If you have multiple nodes in your GitLab environment, choose one of your Rails node to perform the initial steps.

To rotate the secrets:

  1. Verify that the database values can be decrypted and either make note of any decryption errors shown, or resolve them before proceeding.

  2. Recommended. Extract your current secrets for gitlab_rails. Save the output because you need this later:

    sudo grep "secret_key_base\|db_key_base\|otp_key_base\|encrypted_settings_key_base\|openid_connect_signing_key\|ci_jwt_signing_key" /etc/gitlab/gitlab-secrets.json
  3. Move your current secrets file to a different location:

    sudo mv /etc/gitlab/gitlab-secrets.json /etc/gitlab/gitlab-secrets.json.old
  4. Reconfigure GitLab.
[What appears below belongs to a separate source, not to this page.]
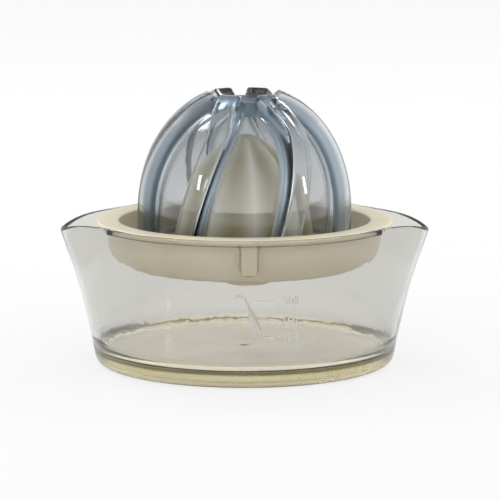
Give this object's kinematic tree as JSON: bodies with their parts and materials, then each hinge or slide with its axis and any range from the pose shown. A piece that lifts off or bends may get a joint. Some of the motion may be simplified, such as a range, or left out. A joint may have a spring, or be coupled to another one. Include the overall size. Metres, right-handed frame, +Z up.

GitLab will then generate a new /etc/gitlab/gitlab-secrets.json file with new secret values.

  5. If you extracted the previous secrets for gitlab_rails, edit the new /etc/gitlab/gitlab-secrets.json file and replace the key/value pairs under gitlab_rails with the previous secrets output obtained earlier.

  6. Reconfigure GitLab again so the changes made to the secrets file are applied.

  7. Restart GitLab to ensure all services are using the new secrets.

  8. If you have multiple nodes in your GitLab environment, you must copy the secrets to all of your other nodes:

    1. On all other nodes, move your current secrets file to a different location:

      sudo mv /etc/gitlab/gitlab-secrets.json /etc/gitlab/gitlab-secrets.json.old
    2. Copy the new /etc/gitlab/gitlab-secrets.json file from your Rails node onto all of your other GitLab nodes.

    3. On all other nodes, reconfigure GitLab on each node.

    4. On all other nodes, restart GitLab on each node to ensure all services are using the new secrets.

    5. On all nodes, run a checksum match on the /etc/gitlab/gitlab-secrets.json file to confirm that the secrets match:

      sudo md5sum /etc/gitlab/gitlab-secrets.json
  9. Verify that the database values can be decrypted. The output should match with the previous execution.

  10. Confirm that GitLab is working as expected. If it is, it should be safe to delete the old secrets.